#### PROVIDED DATA ####

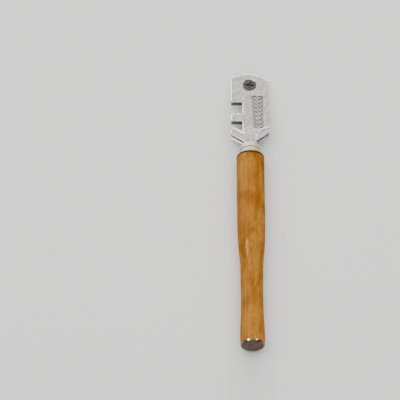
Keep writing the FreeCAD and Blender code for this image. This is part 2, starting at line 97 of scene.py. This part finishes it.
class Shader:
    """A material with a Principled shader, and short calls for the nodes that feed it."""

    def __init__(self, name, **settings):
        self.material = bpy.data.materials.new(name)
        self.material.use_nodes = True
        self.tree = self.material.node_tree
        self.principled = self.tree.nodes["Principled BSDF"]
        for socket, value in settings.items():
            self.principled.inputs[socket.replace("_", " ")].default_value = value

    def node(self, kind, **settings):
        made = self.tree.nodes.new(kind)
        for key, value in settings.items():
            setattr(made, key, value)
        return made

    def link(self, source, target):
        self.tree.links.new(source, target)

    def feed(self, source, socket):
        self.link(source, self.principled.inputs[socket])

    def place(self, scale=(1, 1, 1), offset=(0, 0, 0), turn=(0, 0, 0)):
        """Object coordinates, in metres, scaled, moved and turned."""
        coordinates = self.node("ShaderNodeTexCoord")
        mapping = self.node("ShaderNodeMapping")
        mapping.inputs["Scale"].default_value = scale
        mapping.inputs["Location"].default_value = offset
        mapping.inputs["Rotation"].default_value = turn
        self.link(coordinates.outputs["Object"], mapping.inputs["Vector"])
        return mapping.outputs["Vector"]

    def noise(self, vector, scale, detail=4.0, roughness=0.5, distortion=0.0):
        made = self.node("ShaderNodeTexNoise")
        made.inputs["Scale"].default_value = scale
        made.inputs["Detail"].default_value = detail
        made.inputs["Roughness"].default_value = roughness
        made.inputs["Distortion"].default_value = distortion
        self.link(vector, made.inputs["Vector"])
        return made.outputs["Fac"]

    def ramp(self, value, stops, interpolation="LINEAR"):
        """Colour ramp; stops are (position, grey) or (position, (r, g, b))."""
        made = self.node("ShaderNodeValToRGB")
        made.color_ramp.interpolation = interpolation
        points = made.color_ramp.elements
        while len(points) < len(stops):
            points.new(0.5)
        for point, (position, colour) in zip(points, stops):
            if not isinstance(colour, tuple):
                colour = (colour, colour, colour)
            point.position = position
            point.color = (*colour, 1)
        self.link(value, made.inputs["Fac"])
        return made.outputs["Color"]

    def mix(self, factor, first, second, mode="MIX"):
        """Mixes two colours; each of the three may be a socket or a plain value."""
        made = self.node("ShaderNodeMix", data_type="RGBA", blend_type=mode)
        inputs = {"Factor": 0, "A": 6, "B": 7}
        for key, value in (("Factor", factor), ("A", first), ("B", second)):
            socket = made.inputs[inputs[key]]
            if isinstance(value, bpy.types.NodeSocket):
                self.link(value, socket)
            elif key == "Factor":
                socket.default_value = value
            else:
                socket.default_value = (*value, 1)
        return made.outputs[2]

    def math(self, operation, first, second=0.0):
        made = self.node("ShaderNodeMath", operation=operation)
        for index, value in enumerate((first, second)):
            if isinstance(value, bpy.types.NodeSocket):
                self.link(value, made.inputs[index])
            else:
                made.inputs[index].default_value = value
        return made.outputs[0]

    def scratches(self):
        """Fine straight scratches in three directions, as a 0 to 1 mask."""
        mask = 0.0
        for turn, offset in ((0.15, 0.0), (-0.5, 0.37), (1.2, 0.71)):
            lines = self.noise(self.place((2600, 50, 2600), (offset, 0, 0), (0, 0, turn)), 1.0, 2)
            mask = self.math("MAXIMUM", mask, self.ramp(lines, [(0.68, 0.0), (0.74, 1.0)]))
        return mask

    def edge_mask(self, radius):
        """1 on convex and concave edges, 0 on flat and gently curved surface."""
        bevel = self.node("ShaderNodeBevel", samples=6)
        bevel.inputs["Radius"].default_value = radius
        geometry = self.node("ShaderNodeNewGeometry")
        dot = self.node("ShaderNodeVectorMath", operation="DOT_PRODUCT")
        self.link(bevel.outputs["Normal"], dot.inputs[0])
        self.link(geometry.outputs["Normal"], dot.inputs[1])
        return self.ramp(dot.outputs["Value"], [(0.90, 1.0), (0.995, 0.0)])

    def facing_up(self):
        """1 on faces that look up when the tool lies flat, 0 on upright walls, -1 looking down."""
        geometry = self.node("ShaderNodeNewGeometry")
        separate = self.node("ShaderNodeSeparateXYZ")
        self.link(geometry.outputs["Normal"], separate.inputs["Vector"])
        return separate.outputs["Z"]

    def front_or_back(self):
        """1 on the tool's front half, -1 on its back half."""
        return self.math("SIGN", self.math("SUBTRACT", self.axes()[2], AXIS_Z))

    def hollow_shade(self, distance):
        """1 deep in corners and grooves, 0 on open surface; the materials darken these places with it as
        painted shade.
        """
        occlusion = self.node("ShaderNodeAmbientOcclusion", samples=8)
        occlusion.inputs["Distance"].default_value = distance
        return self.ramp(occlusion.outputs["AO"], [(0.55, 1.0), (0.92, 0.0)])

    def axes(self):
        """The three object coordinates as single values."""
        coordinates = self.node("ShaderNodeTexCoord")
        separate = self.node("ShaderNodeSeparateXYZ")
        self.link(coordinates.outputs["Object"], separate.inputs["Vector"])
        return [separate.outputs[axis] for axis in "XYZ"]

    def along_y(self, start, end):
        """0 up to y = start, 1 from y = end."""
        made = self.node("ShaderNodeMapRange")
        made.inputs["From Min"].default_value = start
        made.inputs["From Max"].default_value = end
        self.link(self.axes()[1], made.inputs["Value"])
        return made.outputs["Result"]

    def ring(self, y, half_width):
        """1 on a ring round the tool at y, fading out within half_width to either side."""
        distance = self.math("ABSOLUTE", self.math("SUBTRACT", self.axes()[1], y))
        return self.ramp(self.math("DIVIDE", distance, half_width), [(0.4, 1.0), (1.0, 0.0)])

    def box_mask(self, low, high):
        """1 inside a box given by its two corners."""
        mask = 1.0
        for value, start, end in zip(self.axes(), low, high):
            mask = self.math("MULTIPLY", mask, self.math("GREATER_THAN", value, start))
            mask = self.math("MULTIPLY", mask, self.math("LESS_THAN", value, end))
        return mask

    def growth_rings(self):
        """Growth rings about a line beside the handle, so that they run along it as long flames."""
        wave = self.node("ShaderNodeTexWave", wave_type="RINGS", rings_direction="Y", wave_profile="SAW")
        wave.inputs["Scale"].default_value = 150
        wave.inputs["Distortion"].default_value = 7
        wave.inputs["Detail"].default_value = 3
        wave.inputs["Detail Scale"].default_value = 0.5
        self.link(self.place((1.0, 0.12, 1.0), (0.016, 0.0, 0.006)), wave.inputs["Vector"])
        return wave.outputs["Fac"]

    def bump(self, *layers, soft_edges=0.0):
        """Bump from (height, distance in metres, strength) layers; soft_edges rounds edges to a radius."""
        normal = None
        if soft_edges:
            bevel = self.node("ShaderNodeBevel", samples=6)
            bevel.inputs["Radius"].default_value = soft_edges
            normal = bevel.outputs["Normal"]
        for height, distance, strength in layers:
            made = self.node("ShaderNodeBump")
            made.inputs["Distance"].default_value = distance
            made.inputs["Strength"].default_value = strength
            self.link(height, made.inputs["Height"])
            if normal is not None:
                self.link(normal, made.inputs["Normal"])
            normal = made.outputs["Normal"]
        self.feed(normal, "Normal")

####
#### PROVIDED DATA ####

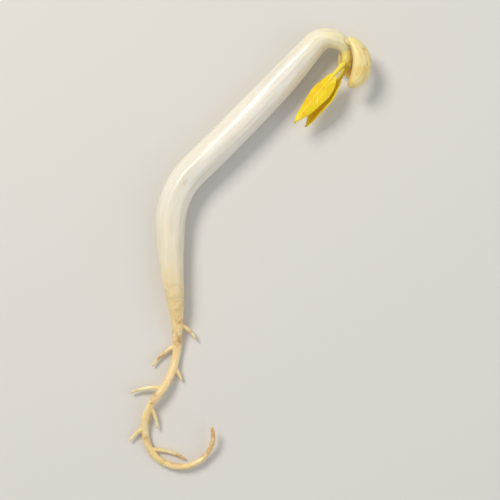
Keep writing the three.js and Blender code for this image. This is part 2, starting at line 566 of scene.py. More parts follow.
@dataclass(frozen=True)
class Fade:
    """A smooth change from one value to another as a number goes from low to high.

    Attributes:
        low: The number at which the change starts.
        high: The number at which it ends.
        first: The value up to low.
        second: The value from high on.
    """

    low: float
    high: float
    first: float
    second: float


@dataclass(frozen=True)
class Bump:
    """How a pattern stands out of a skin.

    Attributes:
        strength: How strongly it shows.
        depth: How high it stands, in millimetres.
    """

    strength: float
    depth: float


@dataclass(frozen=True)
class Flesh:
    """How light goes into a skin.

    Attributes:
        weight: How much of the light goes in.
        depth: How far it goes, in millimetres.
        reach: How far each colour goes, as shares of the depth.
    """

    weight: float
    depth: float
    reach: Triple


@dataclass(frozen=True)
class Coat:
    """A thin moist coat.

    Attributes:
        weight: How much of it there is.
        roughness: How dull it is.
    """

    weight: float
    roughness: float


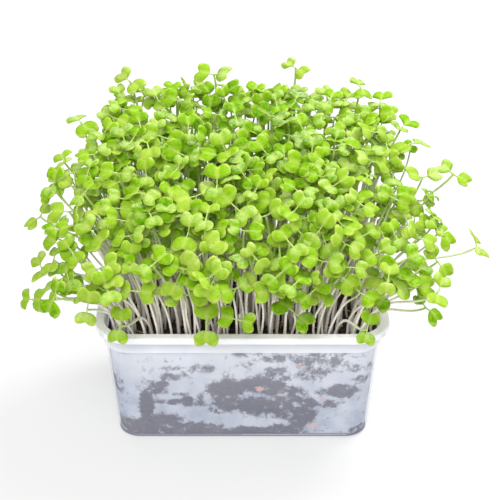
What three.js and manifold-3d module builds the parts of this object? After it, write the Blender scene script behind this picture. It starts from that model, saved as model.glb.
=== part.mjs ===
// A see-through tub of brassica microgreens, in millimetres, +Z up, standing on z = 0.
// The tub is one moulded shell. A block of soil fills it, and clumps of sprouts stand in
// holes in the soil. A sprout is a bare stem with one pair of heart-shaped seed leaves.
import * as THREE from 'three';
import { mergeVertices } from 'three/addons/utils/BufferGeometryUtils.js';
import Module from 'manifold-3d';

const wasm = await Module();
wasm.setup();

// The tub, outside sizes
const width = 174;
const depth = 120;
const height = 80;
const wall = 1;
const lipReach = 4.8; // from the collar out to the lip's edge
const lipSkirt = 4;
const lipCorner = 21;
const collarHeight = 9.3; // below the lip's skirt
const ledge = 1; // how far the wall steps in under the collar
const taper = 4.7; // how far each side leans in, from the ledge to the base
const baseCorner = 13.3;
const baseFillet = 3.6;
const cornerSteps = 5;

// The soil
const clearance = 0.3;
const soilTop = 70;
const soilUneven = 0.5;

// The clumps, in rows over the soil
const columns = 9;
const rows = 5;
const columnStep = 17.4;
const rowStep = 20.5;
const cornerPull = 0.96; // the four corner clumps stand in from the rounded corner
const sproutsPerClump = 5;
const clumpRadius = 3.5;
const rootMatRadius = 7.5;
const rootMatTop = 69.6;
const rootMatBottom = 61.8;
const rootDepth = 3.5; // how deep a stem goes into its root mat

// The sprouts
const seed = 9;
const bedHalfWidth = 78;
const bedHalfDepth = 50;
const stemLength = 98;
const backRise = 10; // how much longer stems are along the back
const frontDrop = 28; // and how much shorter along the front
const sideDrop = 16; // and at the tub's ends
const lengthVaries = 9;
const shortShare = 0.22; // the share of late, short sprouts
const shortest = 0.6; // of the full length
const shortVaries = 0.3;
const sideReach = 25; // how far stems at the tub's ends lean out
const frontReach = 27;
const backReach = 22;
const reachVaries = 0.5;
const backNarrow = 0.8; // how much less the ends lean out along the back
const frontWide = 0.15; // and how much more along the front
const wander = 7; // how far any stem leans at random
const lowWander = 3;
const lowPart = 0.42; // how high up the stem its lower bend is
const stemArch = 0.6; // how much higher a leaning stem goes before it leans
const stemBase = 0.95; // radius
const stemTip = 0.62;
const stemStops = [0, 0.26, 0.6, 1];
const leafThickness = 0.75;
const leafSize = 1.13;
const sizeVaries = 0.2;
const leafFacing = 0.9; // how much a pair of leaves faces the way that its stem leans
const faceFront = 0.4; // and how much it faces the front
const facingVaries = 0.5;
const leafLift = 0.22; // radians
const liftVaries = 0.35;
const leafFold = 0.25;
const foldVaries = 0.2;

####
#### PROVIDED DATA ####

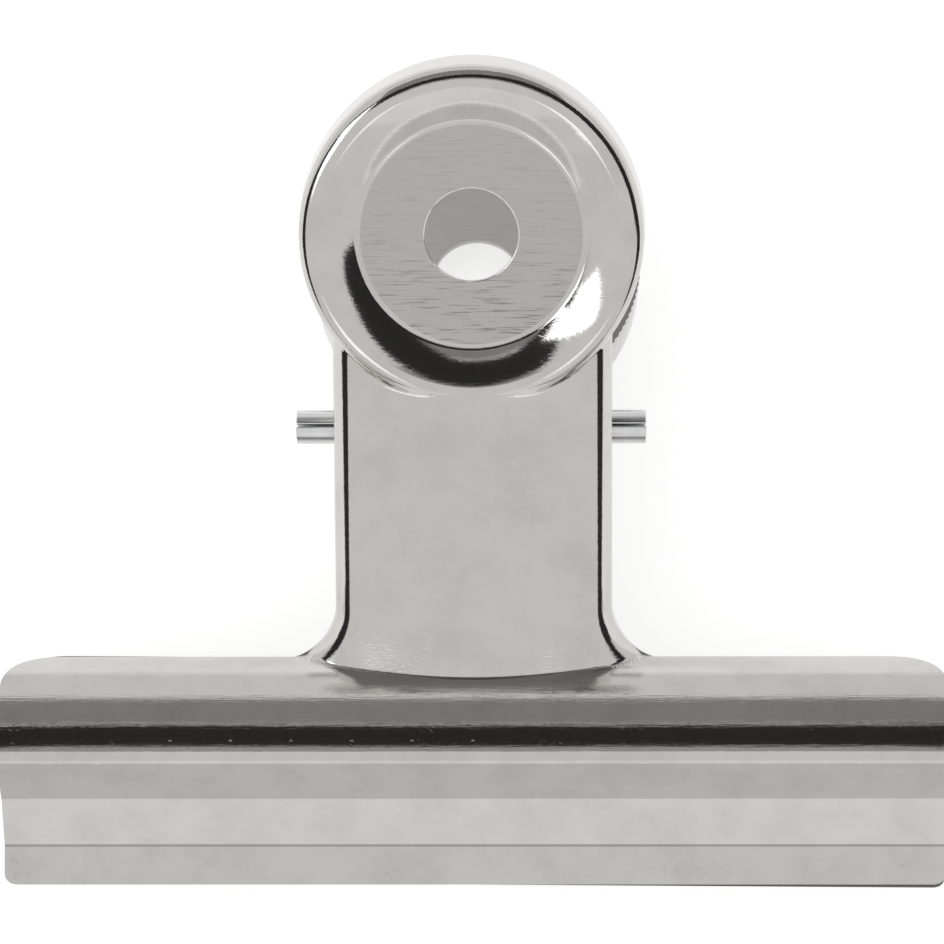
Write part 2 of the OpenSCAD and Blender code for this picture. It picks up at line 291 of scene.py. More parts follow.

####

TO BE DONE - Print, without alteration, the lines from the line with "Keep writing the FreeCAD" to the line with "self.link(source, self.principled.inputs[socket])". Include both of them, and omit every other line.

COMPLETE OUTPUT -
Keep writing the FreeCAD and Blender code for this image. This is part 2, starting at line 97 of scene.py. This part finishes it.
class Shader:
    """A material with a Principled shader, and short calls for the nodes that feed it."""

    def __init__(self, name, **settings):
        self.material = bpy.data.materials.new(name)
        self.material.use_nodes = True
        self.tree = self.material.node_tree
        self.principled = self.tree.nodes["Principled BSDF"]
        for socket, value in settings.items():
            self.principled.inputs[socket.replace("_", " ")].default_value = value

    def node(self, kind, **settings):
        made = self.tree.nodes.new(kind)
        for key, value in settings.items():
            setattr(made, key, value)
        return made

    def link(self, source, target):
        self.tree.links.new(source, target)

    def feed(self, source, socket):
        self.link(source, self.principled.inputs[socket])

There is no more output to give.